§ PROBLEM DETAILS
Reproduce exactly the lines from the line with "Write part 3 of" through the line with "return radius - sqrt(radius**2", both included, and no other lines.

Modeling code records
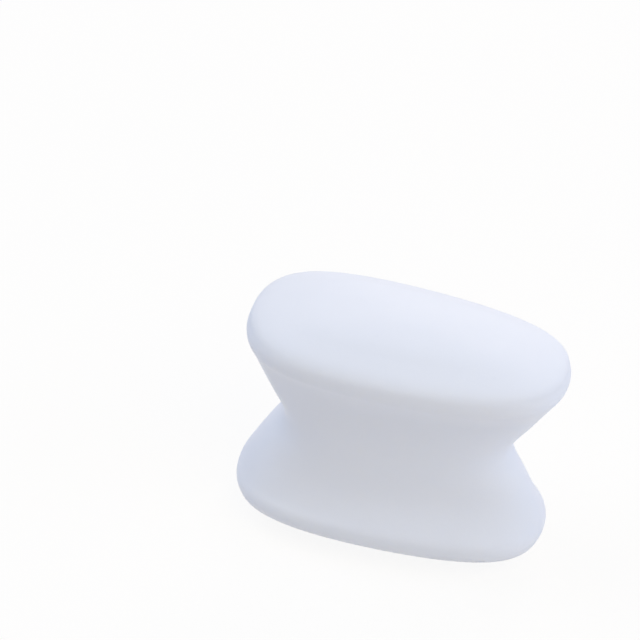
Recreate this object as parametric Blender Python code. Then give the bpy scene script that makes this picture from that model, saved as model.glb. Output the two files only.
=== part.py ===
"""Toe separator: one block of soft white gel, moulded in one shot.

It is a bobbin. Two like oval pads, above and below, are joined by a waist that is hollowed all round. The
hollow along each long side is the saddle that a toe lies in, and the pads keep the waist from slipping out
between the two toes. The block stands on its lower pad, with its long axis along X and the toes to its sides
along Y. It is symmetrical about its middle plane, so one half is lofted and the other is its mirror image.
"""
import math

import bmesh
import bpy
from mathutils import Vector

# Pads, in metres. Length and width are taken across the widest plane of the rim.
PAD_LENGTH = 0.0350
PAD_WIDTH = 0.0183
PAD_SQUARENESS = 2.7         # power of the plan outline, where 2 is an ellipse
PAD_TAPER = 0.09             # how much wider the -X end is than the middle, and how much narrower the +X end
RIM_SPACING = 0.0214         # between the widest planes of the two pads
RIM_RADIUS = 0.0017          # rounding between a pad's flank and its outer face
PAD_RISE = 0.0038            # from the widest plane to the highest part of the outer face

# Outer face of a pad: it falls away to the rim outside a flat ring, and sinks slightly inside it.
LAND_SHARE = 0.46            # outer edge of the flat ring, as a share of the way from the centre to the rim
LAND_BAND = 0.0008           # width of the flat ring across the block
SINK_DEPTH = 0.00035         # how deep the middle lies below the ring
CROWN_POWER = 2.0            # how the face falls away: 2 is a parabola, higher is flatter with a steeper edge

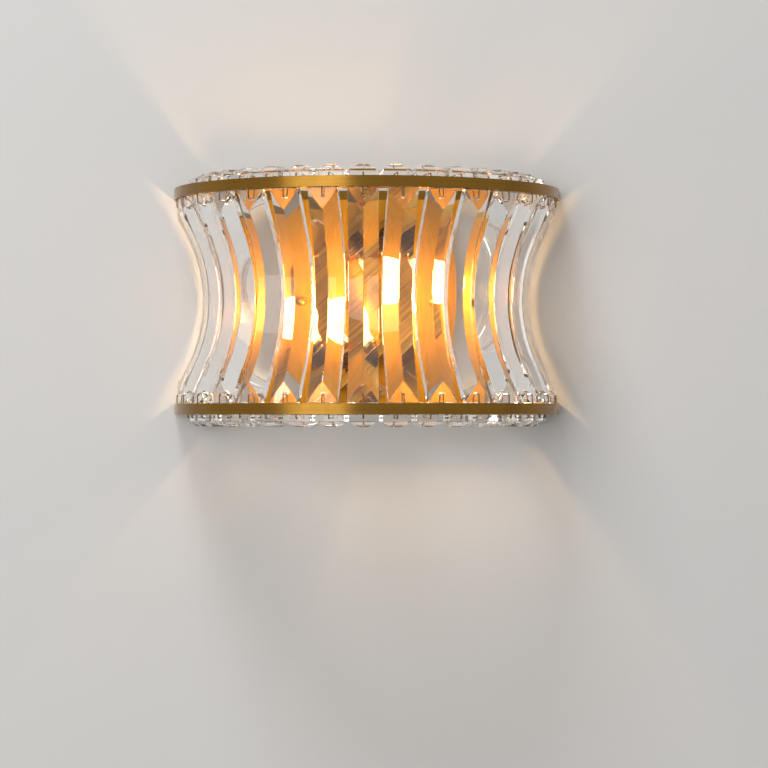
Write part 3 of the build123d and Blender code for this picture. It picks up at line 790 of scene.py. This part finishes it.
def hollow_rise(radius, lean, height):
    """How far an arc with straight leaning ends has risen at this height over or under its middle."""
    distance = abs(height)
    curved = min(distance, radius * sin(lean))
    return radius - sqrt(radius**2 - curved**2) + (distance - curved) * tan(lean)


def bar_mesh():
    """One crystal bar along +X: waisted, ridged, with a three-cornered facet at each end."""
    size = sizes()
    low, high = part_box("crystal_08")
    half_width, half_length = (high.x - low.x) / 2, high.z
    facet, back_waist = -low.y, -high.y
    edge_waist = back_waist + size.bar_edge
    ridge_waist = edge_waist + size.bar_ridge
    apex = half_length - size.bar_facet
    edge_arc = hollow_arc(facet - edge_waist, half_length, size.edge_lean)
    ridge_arc = hollow_arc(facet - ridge_waist, apex, size.ridge_lean)
    middle_steps, end_steps = 44, 8
    heights = [-half_length + size.bar_facet * i / end_steps for i in range(end_steps)]
    heights += [-apex + 2 * apex * i / middle_steps for i in range(middle_steps)]
    heights += [apex + size.bar_facet * i / end_steps for i in range(end_steps + 1)]
    rings = []
    for height in heights:
        edge = edge_waist + hollow_rise(edge_arc, size.edge_lean, height)
        ridge = ridge_waist + hollow_rise(ridge_arc, size.ridge_lean, height)
        back = edge - size.bar_edge
        cut = 0.0
        if ridge > facet:
            cut = half_width * (ridge - facet) / (ridge - edge)
            ridge = facet
        outline = [(edge, -half_width), (ridge, -cut), (ridge, cut)]
        outline += [(edge, half_width), (back, half_width), (back, -half_width)]
        rings.append([(x, y, height) for x, y in outline])
    shape = bmesh.new()
    skin_rings(shape, rings)
    bmesh.ops.dissolve_degenerate(shape, edges=shape.edges, dist=1e-6)
    bevel_sharp(shape, size.cut_bevel, radians(18))
    start, hole_height = back_waist - size.bar_edge, half_length - size.bar_hole_drop
    depth = facet - start + size.bar_edge
    spots = [Vector((start, 0, height)) for height in (-hole_height, hole_height)]
    holes = [(spot, Vector((1, 0, 0)), depth, size.bar_hole) for spot in spots]
    return drilled(finish_mesh(shape), holes)


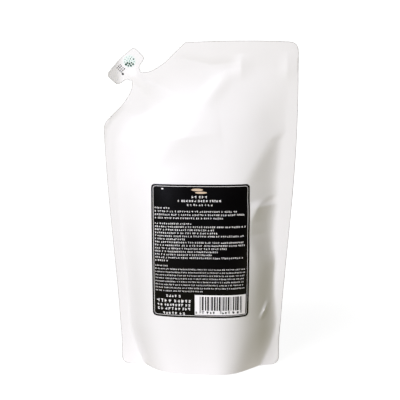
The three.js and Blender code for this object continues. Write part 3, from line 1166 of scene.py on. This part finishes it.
def area_lamp(name, azimuth, elevation, power, colour=WHITE):
    """A soft box aimed at the pouch. Azimuth 0 is in front of it and 90 to its right."""
    data = bpy.data.lights.new(name, "AREA")
    data.size = LAMP_WIDTH
    data.energy = power
    data.color = colour
    lamp = bpy.data.objects.new(name, data)
    a, e = math.radians(azimuth), math.radians(elevation)
    away = Vector((math.sin(a) * math.cos(e), -math.cos(a) * math.cos(e), math.sin(e)))
    lamp.visible_camera = False
    lamp.location = LAMP_AIM + LAMP_DISTANCE * away
    lamp.rotation_euler = (-away).to_track_quat("-Z", "Y").to_euler()
    bpy.context.scene.collection.objects.link(lamp)


def build_camera(s):
    scene = bpy.context.scene
    angle = math.radians(s.elevation)
    data = bpy.data.cameras.new("camera")
    data.sensor_width = SENSOR_WIDTH
    data.lens = s.lens
    data.shift_x, data.shift_y = SHIFT_RIGHT / PICTURE_WIDTH, SHIFT_UP / PICTURE_WIDTH
    camera = bpy.data.objects.new("camera", data)
    camera.location = (0, -s.distance * math.cos(angle), s.aim + s.distance * math.sin(angle))
    camera.rotation_euler = (math.pi / 2 - angle, 0, 0)
    scene.collection.objects.link(camera)
    scene.camera = camera


def build_world(s):
    """White behind everything for the camera, and hardly any light for the pouch."""
    world = bpy.data.worlds.new("studio")
    bpy.context.scene.world = world
    world.use_nodes = True
    tree = world.node_tree
    tree.nodes.clear()
    seen = node(tree, "ShaderNodeLightPath").outputs["Is Camera Ray"]
    fill = node(tree, "ShaderNodeBackground", {"Color": WHITE, "Strength": s.fill})
    white = node(tree, "ShaderNodeBackground", {"Color": WHITE, "Strength": 1.0})
    mixed = node(tree, "ShaderNodeMixShader", {0: seen, 1: fill.outputs[0], 2: white.outputs[0]})
    node(tree, "ShaderNodeOutputWorld", {"Surface": mixed.outputs[0]})


def floor_material(s):
    # Matt card that keeps the pouch's shadow close by and runs out into plain white.
    material = empty_material("Floor, matt white")
    tree = material.node_tree
    seen = node(tree, "ShaderNodeLightPath").outputs["Is Camera Ray"]
    place = node(tree, "ShaderNodeTexCoord").outputs["Object"]
    away = node(tree, "ShaderNodeVectorMath", {0: place}, operation="LENGTH").outputs["Value"]
    card = node(tree, "ShaderNodeBsdfDiffuse", {"Color": tuple(s.floor)})
    glow = node(tree, "ShaderNodeEmission", {"Color": WHITE, "Strength": FLOOR_GLOW})
    start, end = FLOOR_FADE
    fade = node(
        tree,
        "ShaderNodeMapRange",
        {"Value": away, "From Min": start, "From Max": end, "To Min": FLOOR_LEAST, "To Max": 1.0},
        interpolation_type="SMOOTHSTEP",
    ).outputs["Result"]
    white = node(tree, "ShaderNodeMixShader", {0: fade, 1: card.outputs[0], 2: glow.outputs[0]})
    # The light it throws back at the pouch is dim and warm, but stronger and whiter at the foot.
    far = node(tree, "ShaderNodeEmission", {"Color": tuple(s.bounce), "Strength": s.bounced})
    near = node(tree, "ShaderNodeEmission", {"Color": tuple(s.near_paint), "Strength": s.near})
    start, end = FOOT_BOUNCE
    close = node(
        tree,
        "ShaderNodeMapRange",
        {"Value": away, "From Min": start, "From Max": end, "To Min": 1.0, "To Max": 0.0},
        interpolation_type="SMOOTHSTEP",
    ).outputs["Result"]
    bounce = node(tree, "ShaderNodeMixShader", {0: close, 1: far.outputs[0], 2: near.outputs[0]})
    mixed = node(tree, "ShaderNodeMixShader", {0: seen, 1: bounce.outputs[0], 2: white.outputs[0]})
    node(tree, "ShaderNodeOutputMaterial", {"Surface": mixed.outputs[0]})
    return material


def build_stage(s):
    bpy.context.scene.view_settings.view_transform = "Standard"
    build_camera(s)
    area_lamp("key_low", -29, 26, s.key, COOL_LIGHT)
    area_lamp("key_high", -25, 44, s.key * s.high_share, WARM_LIGHT)
    area_lamp("back_left", -160, 4, s.back)
    area_lamp("back_right", 165, 4, s.back)
    build_world(s)
    r = FLOOR_REACH
    corners = [(-r, -r, 0), (r, -r, 0), (r, r, 0), (-r, r, 0)]
    floor = new_object("floor", corners, [(0, 1, 2, 3)], [floor_material(s)])


# Operators and panel


class POUCH_OT_film(bpy.types.Operator):
    """Build the filled film body with its spout and gusset."""

    bl_idname = "pouch.film"
    bl_label = "Build film body"

    def execute(self, context):
        build_pouch(context.scene.pouch)
        return {"FINISHED"}


class POUCH_OT_label(bpy.types.Operator):
    """Build the black label."""

    bl_idname = "pouch.label"
    bl_label = "Build label"

    def execute(self, context):
        build_label(context.scene.pouch_label, context.scene.pouch)
        return {"FINISHED"}


class POUCH_OT_print(bpy.types.Operator):
    """Build the print of the label and of the tab."""

    bl_idname = "pouch.print"
    bl_label = "Build print"

    def execute(self, context):
        build_label_print(context.scene.pouch_label, context.scene.pouch)
        build_tab_print(context.scene.pouch_label, context.scene.pouch)
        return {"FINISHED"}


class POUCH_OT_stage(bpy.types.Operator):
    """Set up the camera, lamps and floor."""

    bl_idname = "pouch.stage"
    bl_label = "Build stage"

    def execute(self, context):
        build_stage(context.scene.pouch_stage)
        return {"FINISHED"}


class POUCH_PT_panel(bpy.types.Panel):
    """The pouch's settings and the buttons that build it."""

    bl_label = "Refill pouch"
    bl_space_type = "VIEW_3D"
    bl_region_type = "UI"
    bl_category = "Pouch"

    def draw(self, context):
        for group in (context.scene.pouch, context.scene.pouch_label, context.scene.pouch_stage):
            box = self.layout.box()
            for name in group.__annotations__:
                box.prop(group, name)
        for operator in ("pouch.film", "pouch.label", "pouch.print", "pouch.stage"):
            self.layout.operator(operator)


CLASSES = (
    PouchSettings,
    LabelSettings,
    StageSettings,
    POUCH_OT_film,
    POUCH_OT_label,
    POUCH_OT_print,
    POUCH_OT_stage,
    POUCH_PT_panel,
)


def register():
    for cls in CLASSES:
        bpy.utils.register_class(cls)
    bpy.types.Scene.pouch = PointerProperty(type=PouchSettings)
    bpy.types.Scene.pouch_label = PointerProperty(type=LabelSettings)
    bpy.types.Scene.pouch_stage = PointerProperty(type=StageSettings)


def unregister():
    del bpy.types.Scene.pouch_stage
    del bpy.types.Scene.pouch_label
    del bpy.types.Scene.pouch
    for cls in reversed(CLASSES):
        bpy.utils.unregister_class(cls)


def main():
    register()
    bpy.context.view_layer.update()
    bpy.ops.pouch.film()
    bpy.ops.pouch.label()
    bpy.ops.pouch.print()
    bpy.ops.pouch.stage()
    bpy.context.view_layer.update()


if __name__ == "__main__":
    main()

§ TASK RESPONSE
Write part 3 of the build123d and Blender code for this picture. It picks up at line 790 of scene.py. This part finishes it.
def hollow_rise(radius, lean, height):
    """How far an arc with straight leaning ends has risen at this height over or under its middle."""
    distance = abs(height)
    curved = min(distance, radius * sin(lean))
    return radius - sqrt(radius**2 - curved**2) + (distance - curved) * tan(lean)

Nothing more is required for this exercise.